On June 8, 2017, Frankoff was selected to the 40-man roster and promoted to the major leagues for the first time. He made his major league debut on June 9, 2017, against the Colorado Rockies relieving in the fifth inning. He allowed two runs in two innings before being optioned down the next day. On September 1, 2017, Frankoff was designated for assignment.

===Seattle Mariners===
On September 4, 2017, Frankoff was claimed off waivers by the Seattle Mariners. Frankoff was granted his release by the Mariners on December 10, in order to pursue pitching opportunities in South Korea.

===Doosan Bears===
Frankoff signed with the Doosan Bears of the KBO League on December 12, 2017. In 2018 for the Bears, he recorded an 18–3 record and 3.74 ERA in 28 games. On December 20, 2018, Frankoff re-signed with Doosan for the 2019 season. He pitched to a 9–8 record and 3.61 ERA in 2019 and became a free agent after the year.

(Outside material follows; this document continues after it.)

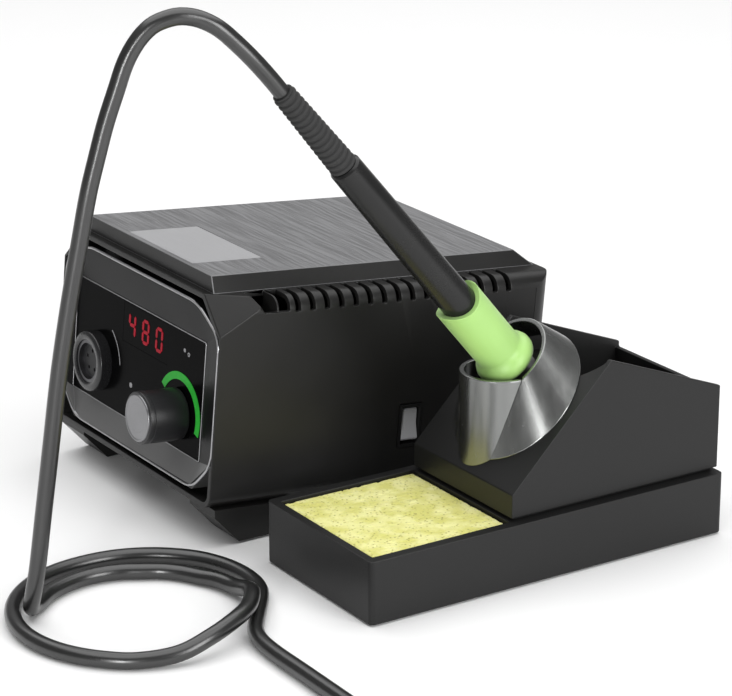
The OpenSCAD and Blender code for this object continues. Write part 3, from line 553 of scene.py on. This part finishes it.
def tube(name, line, radius, material, sides=20):
    """A round tube swept along the line, closed at both ends."""
    headings = [(after - before).normalized() for before, after in zip(line, line[1:])]
    headings.append(headings[-1])
    side = headings[0].orthogonal().normalized()
    vertices = []
    for point, heading in zip(line, headings):
        side = (side - heading * side.dot(heading)).normalized()
        other = heading.cross(side)
        for index in range(sides):
            turn = 2 * math.pi * index / sides
            vertices.append(point + (side * math.cos(turn) + other * math.sin(turn)) * radius)
    faces = [tuple(reversed(range(sides))), tuple(range(len(vertices) - sides, len(vertices)))]
    for ring in range(len(line) - 1):
        for index in range(sides):
            here = ring * sides + index
            after = ring * sides + (index + 1) % sides
            faces.append((here, after, after + sides, here + sides))
    return add_mesh(name, vertices, faces, material, 60)


def make_lead():
    places = (
        falling_route + landing_route + wound(LOOP_CENTRE, loop_shape) + tail_route
        + wound(SPARE_CENTRE, spare_shape) + end_route)
    line = flowing([Vector(place) * MM for place in places], 2.5 * MM)
    lead = tube("lead", line, CORD_RADIUS, cord_sheath("cord_sheath"))
    length = sum((after - before).length for before, after in zip(line, line[1:]))
    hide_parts("cord_upper", "cord_loop", "cord_tail", "cord_spare", "cord_end")
    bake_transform(lead)


make_lead()


# ---------------------------------------------------------------- control unit
case_plastic = moulded("case_plastic", (0.010, 0.0098, 0.0095), 0.38, specular=0.3)
bezel_plastic = moulded("bezel_plastic", (0.006, 0.006, 0.0062), 0.32, specular=0.08)
# painted light: a lighter grey copy of the bezel plastic for its lower band, standing in for the light that band
# catches as it faces up
bezel_ledge_painted_light = moulded("bezel_ledge_painted_light", (0.085, 0.085, 0.085), 0.4, specular=0.5)
# painted highlight: bright metal for the rods on the bezel's rim, round the display window and on the inlay's
# edges, standing in for light caught by rounded edges
painted_highlight_metal = brushed("painted_highlight_metal", (0.42, 0.42, 0.43), 0.3, (400, 400, 400))
# painted highlight: a lighter, glossier grey on the lid's rounded edges, standing in for the bright lines that
# light draws along them
painted_highlight_edge = moulded("painted_highlight_edge", (0.16, 0.16, 0.165), 0.35, specular=0.6)
# the prints glow though no lamp lights them: painted light on printed marks; the red digits are the display's own
# LEDs
green_print = glowing("green_print", (0.025, 0.34, 0.035), 0.30)
red_led = glowing("red_led", (0.24, 0.003, 0.012), 0.7)
grey_print_painted_glow = glowing("grey_print_painted_glow", (0.30, 0.30, 0.31), 0.1)


# the bezel's outline and window on the front, in millimetres
BEZEL_LOW, BEZEL_HIGH, BEZEL_HALF = 5.3, 88.3, 70.2
LOW_CUT_IN, LOW_CUT_TOP = 15, 20
HIGH_CUT_IN, HIGH_CUT_DOWN = 19.5, 10.6
WINDOW_LEFT, WINDOW_RIGHT, WINDOW_LOW, WINDOW_HIGH = -64, 54.6, 16.7, 71
LEDGE_TOP = 16
PRINT_FRONT, PRINT_BACK = 3.86, 3.98


def unit_spot(x, y, z):
    """A place given in the control unit's own tilted frame, in millimetres."""
    return unit_frame @ (Vector((x, y, z)) * MM)


def facing_front(x, z):
    """The frame on the panel's plane y = 0 whose z comes out of the front."""
    return along(unit_spot(x, 0, z), -backward)


def make_case():
    rounded_copy("housing", 0.5 * MM, case_plastic)
    dress(case_plastic, "base_plate", "feet")
    rounded_copy("rear_panel", 0.4 * MM, case_plastic)
    bezel = rounded_copy("bezel", 0.35 * MM, bezel_plastic)
    bezel.data.materials.append(bezel_ledge_painted_light)
    # the faces below the ledge take the lighter copy: painted light on the upward-facing band
    for face in bezel.data.polygons:
        if (unit_frame.inverted() @ face.center).z < LEDGE_TOP * MM:
            face.material_index = 1


def make_lid():
    skin = striated("lid_skin", (0.165, 0.165, 0.17))
    # the lid's rounded edges take the painted highlight
    lid = rounded_copy("lid", 0.35 * MM, skin, edge_highlight=painted_highlight_edge)
    lid.data.materials.append(case_plastic)
    up = unit_axes.col[2]
    for face in lid.data.polygons:
        if face.material_index == 0 and face.normal.dot(up) < 0.8:
            face.material_index = 2
    inlay = satin_plate("inlay_plastic", (0.42, 0.42, 0.43))
    rounded_copy("lid_inlay", 0.2 * MM, inlay, edge_highlight=painted_highlight_metal)


def rounded_corners(corners, radius, steps=5):
    """The outline's corners in a flat (x, z) loop, each replaced by a curve of that reach."""
    points = []
    for index, corner in enumerate(corners):
        here = Vector(corner)
        before = (Vector(corners[index - 1]) - here).normalized() * radius
        after = (Vector(corners[(index + 1) % len(corners)]) - here).normalized() * radius
        for step in range(steps + 1):
            t = step / steps
            points.append(here + before * (1 - t) ** 2 + after * t**2)
    return points


def line_tube(name, outline, y, radius, material):
    """A thin rod that follows a loop on the front and closes on itself."""
    line = [unit_spot(x, y, z) for x, z in outline]
    sides = 8
    vertices = []
    faces = []
    for index, point in enumerate(line):
        heading = (line[(index + 1) % len(line)] - line[index - 1]).normalized()
        side = heading.cross(backward).normalized()
        for step in range(sides):
            turn = 2 * math.pi * step / sides
            vertices.append(point + (side * math.cos(turn) + backward * math.sin(turn)) * radius)
    for index in range(len(line)):
        ahead = (index + 1) % len(line)
        for step in range(sides):
            after = (step + 1) % sides
            faces.append((
                index * sides + step, index * sides + after, ahead * sides + after, ahead * sides + step))
    piece = add_mesh(name, vertices, faces, material, 70)
    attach(piece, "root")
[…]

===Seattle Mariners (second stint)===
On February 14, 2020, Frankoff signed a minor league contract with the San Diego Padres organization. Frankoff elected free agency on July 14, 2020.

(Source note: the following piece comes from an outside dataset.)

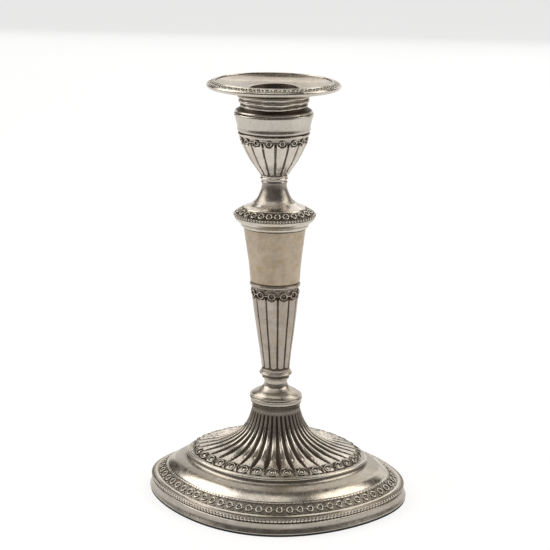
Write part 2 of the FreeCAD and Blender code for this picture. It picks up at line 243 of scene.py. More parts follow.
def floor_material():
    """White that glows a little, so that the floor stays pale out to its edge."""
    material, nodes, links, shader = new_material("pale_floor")
    place = nodes.new("ShaderNodeTexCoord").outputs["Object"]
    stops = [(0.3, (0.29, 0.29, 0.29)), (0.7, (0.31, 0.31, 0.31))]
    tone = ramp(nodes, links, noise(nodes, links, place, 6.0), stops)
    links.new(tone, shader.inputs["Base Color"])
    shader.inputs["Roughness"].default_value = 0.9
    shader.inputs["Specular IOR Level"].default_value = 0.1
    shader.inputs["Emission Color"].default_value = (1.0, 1.0, 1.0, 1.0)
    shader.inputs["Emission Strength"].default_value = 0.76
    return material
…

On August 11, 2020, Frankoff signed a minor league contract with the Seattle Mariners. On August 30, Frankoff's contract was selected to the active roster. He recorded a ghastly 16.88 ERA in 2 games in 2020. On October 19, Frankoff was outrighted off of the 40-man roster and assigned to the Triple-A Tacoma Rainiers He became a free agent on November 2.

===Arizona Diamondbacks===
On January 8, 2021, Frankoff signed a minor league contract with the Arizona Diamondbacks organization. On May 12, Frankoff was selected to the active roster. On June 15, he was placed on the 60-day injured list with right forearm soreness. On September 8, Frankoff was released by the Diamondbacks. Frankoff had posted a 9.20 ERA in 4 appearances for Arizona.

===Diablos Rojos del México===
On May 10, 2022, Frankoff signed with the Diablos Rojos del México of the Mexican League. In 2 starts, he registered an 0–1 record with a 12.00 ERA in 6 total innings. Frankoff was released on May 30.

===High Point Rockers===
On September 1, 2022, Frankoff signed with the High Point Rockers of the Atlantic League of Professional Baseball. In 4 games for High Point, Frankoff pitched to a 4.76 ERA with 7 strikeouts across 5 2/3 innings of work. He became a free agent after the season.